» **PROBLEM TO SOLVE**: Reproduce the first line and every line after it, exactly, through the one containing "CAMERA_PLACE, CAMERA_RIGHT, CAMERA_UP, CAMERA_FORWARD". Leave out the rest.

» **SOURCE DATA**:

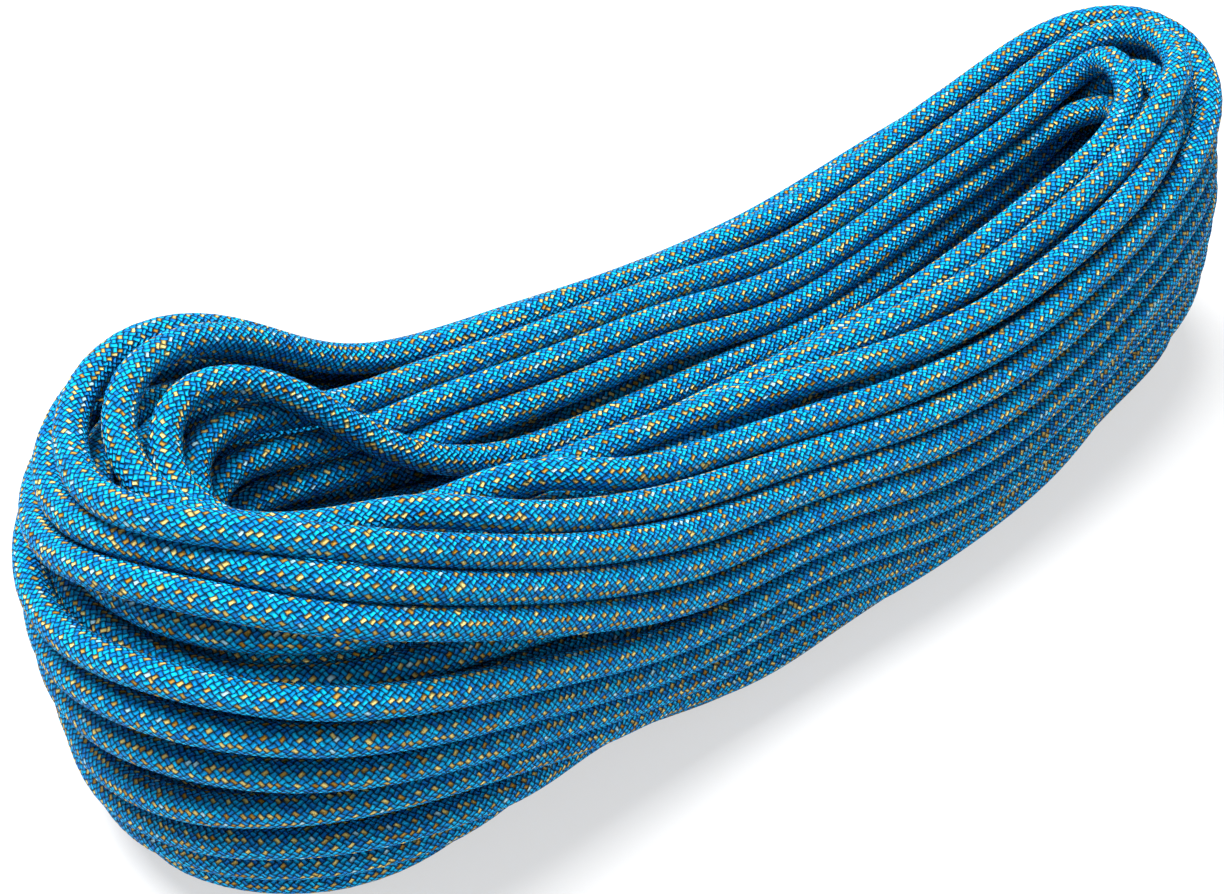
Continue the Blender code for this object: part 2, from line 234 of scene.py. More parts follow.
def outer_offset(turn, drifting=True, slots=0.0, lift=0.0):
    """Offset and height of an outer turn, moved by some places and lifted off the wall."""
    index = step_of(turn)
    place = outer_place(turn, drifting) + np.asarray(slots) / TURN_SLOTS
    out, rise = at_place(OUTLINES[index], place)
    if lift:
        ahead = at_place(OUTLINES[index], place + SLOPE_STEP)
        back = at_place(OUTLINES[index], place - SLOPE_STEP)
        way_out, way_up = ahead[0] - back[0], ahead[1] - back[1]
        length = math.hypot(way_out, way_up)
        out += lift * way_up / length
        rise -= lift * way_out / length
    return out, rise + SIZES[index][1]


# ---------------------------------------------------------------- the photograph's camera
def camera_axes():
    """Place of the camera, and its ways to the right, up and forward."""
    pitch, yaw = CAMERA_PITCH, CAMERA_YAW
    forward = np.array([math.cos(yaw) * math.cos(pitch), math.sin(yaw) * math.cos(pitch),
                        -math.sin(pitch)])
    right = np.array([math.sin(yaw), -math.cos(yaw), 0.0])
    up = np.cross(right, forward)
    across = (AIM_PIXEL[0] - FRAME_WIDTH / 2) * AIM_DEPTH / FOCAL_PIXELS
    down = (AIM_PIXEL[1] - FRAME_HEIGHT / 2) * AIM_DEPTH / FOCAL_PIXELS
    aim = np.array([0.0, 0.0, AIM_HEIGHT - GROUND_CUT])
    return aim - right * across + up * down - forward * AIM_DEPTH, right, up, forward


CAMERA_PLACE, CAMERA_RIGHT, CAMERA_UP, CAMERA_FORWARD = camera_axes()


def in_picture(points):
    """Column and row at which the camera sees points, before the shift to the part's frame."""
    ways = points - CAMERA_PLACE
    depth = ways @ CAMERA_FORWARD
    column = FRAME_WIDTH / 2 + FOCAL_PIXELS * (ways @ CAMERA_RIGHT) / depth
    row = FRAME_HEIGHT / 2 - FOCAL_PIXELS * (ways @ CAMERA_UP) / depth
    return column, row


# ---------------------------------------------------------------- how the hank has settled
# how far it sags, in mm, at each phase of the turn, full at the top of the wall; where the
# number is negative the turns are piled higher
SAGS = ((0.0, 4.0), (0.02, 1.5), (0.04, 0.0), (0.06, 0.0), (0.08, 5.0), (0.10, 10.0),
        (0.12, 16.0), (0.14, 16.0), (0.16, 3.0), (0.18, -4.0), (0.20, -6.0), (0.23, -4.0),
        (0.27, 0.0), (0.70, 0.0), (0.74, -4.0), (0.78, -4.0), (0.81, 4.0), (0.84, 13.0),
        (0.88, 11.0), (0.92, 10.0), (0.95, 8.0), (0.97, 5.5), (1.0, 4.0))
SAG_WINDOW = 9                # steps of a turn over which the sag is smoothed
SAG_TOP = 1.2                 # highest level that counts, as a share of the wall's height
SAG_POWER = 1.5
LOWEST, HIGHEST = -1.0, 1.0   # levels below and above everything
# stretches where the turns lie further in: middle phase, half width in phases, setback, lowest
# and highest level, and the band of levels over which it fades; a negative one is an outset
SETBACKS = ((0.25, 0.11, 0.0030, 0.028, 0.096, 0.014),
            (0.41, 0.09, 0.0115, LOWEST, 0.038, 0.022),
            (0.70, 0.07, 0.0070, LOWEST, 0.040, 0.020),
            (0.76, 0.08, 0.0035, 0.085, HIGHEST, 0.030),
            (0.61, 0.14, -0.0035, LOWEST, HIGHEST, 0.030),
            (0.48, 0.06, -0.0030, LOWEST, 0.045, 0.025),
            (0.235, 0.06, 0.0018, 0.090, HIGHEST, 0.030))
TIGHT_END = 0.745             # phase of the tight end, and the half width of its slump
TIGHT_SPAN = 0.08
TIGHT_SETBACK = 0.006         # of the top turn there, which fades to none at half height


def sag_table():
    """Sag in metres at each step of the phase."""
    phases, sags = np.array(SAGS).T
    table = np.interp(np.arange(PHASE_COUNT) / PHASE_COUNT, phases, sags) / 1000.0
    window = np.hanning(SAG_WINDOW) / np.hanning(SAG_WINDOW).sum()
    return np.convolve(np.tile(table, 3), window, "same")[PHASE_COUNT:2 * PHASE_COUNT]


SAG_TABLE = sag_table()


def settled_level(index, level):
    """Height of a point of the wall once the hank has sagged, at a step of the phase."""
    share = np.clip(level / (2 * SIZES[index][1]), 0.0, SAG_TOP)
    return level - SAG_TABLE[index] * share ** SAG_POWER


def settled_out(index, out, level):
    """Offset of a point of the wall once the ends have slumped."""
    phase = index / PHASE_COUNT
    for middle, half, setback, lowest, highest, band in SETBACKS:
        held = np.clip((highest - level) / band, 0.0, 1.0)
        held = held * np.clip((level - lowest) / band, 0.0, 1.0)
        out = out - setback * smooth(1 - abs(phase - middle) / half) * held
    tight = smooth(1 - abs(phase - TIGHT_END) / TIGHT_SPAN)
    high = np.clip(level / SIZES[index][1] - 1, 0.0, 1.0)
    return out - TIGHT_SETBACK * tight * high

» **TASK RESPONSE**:
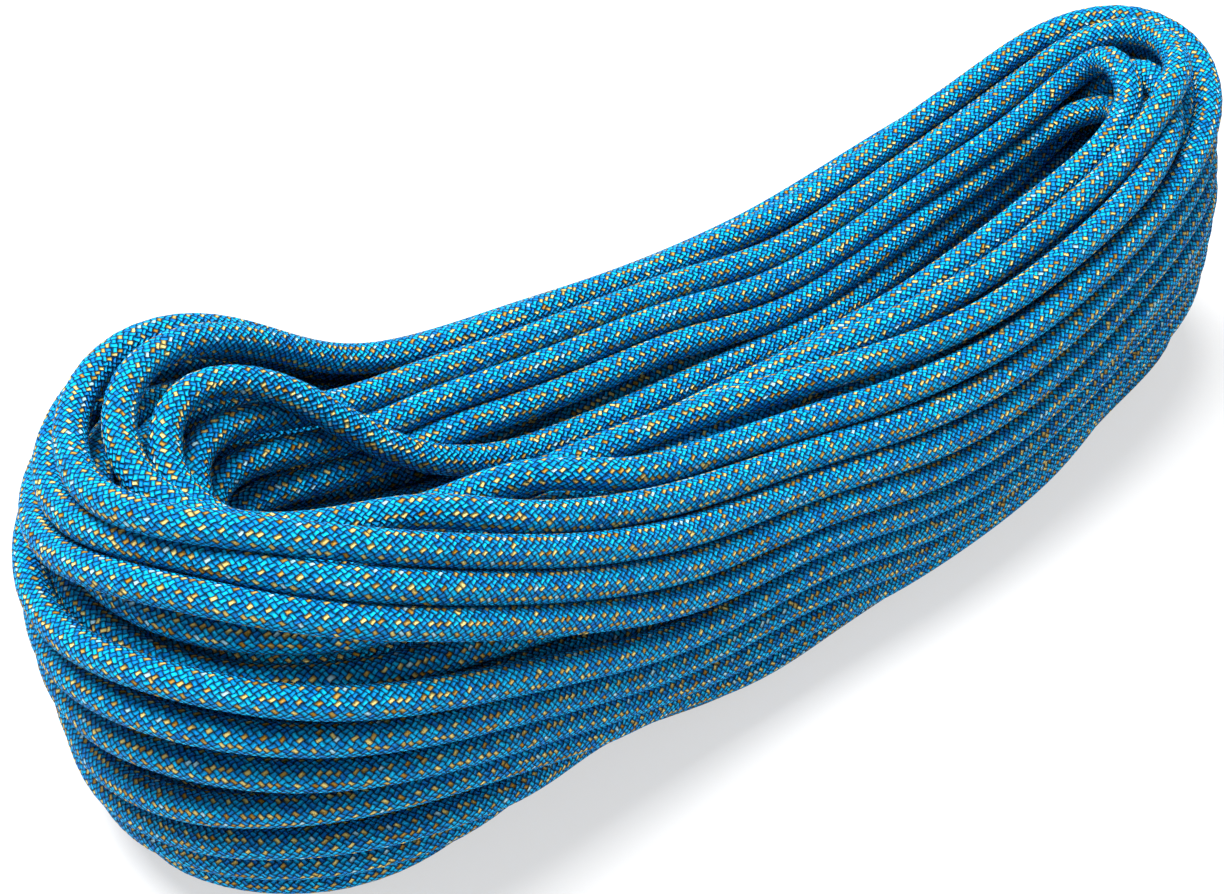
Continue the Blender code for this object: part 2, from line 234 of scene.py. More parts follow.
def outer_offset(turn, drifting=True, slots=0.0, lift=0.0):
    """Offset and height of an outer turn, moved by some places and lifted off the wall."""
    index = step_of(turn)
    place = outer_place(turn, drifting) + np.asarray(slots) / TURN_SLOTS
    out, rise = at_place(OUTLINES[index], place)
    if lift:
        ahead = at_place(OUTLINES[index], place + SLOPE_STEP)
        back = at_place(OUTLINES[index], place - SLOPE_STEP)
        way_out, way_up = ahead[0] - back[0], ahead[1] - back[1]
        length = math.hypot(way_out, way_up)
        out += lift * way_up / length
        rise -= lift * way_out / length
    return out, rise + SIZES[index][1]


# ---------------------------------------------------------------- the photograph's camera
def camera_axes():
    """Place of the camera, and its ways to the right, up and forward."""
    pitch, yaw = CAMERA_PITCH, CAMERA_YAW
    forward = np.array([math.cos(yaw) * math.cos(pitch), math.sin(yaw) * math.cos(pitch),
                        -math.sin(pitch)])
    right = np.array([math.sin(yaw), -math.cos(yaw), 0.0])
    up = np.cross(right, forward)
    across = (AIM_PIXEL[0] - FRAME_WIDTH / 2) * AIM_DEPTH / FOCAL_PIXELS
    down = (AIM_PIXEL[1] - FRAME_HEIGHT / 2) * AIM_DEPTH / FOCAL_PIXELS
    aim = np.array([0.0, 0.0, AIM_HEIGHT - GROUND_CUT])
    return aim - right * across + up * down - forward * AIM_DEPTH, right, up, forward


CAMERA_PLACE, CAMERA_RIGHT, CAMERA_UP, CAMERA_FORWARD = camera_axes()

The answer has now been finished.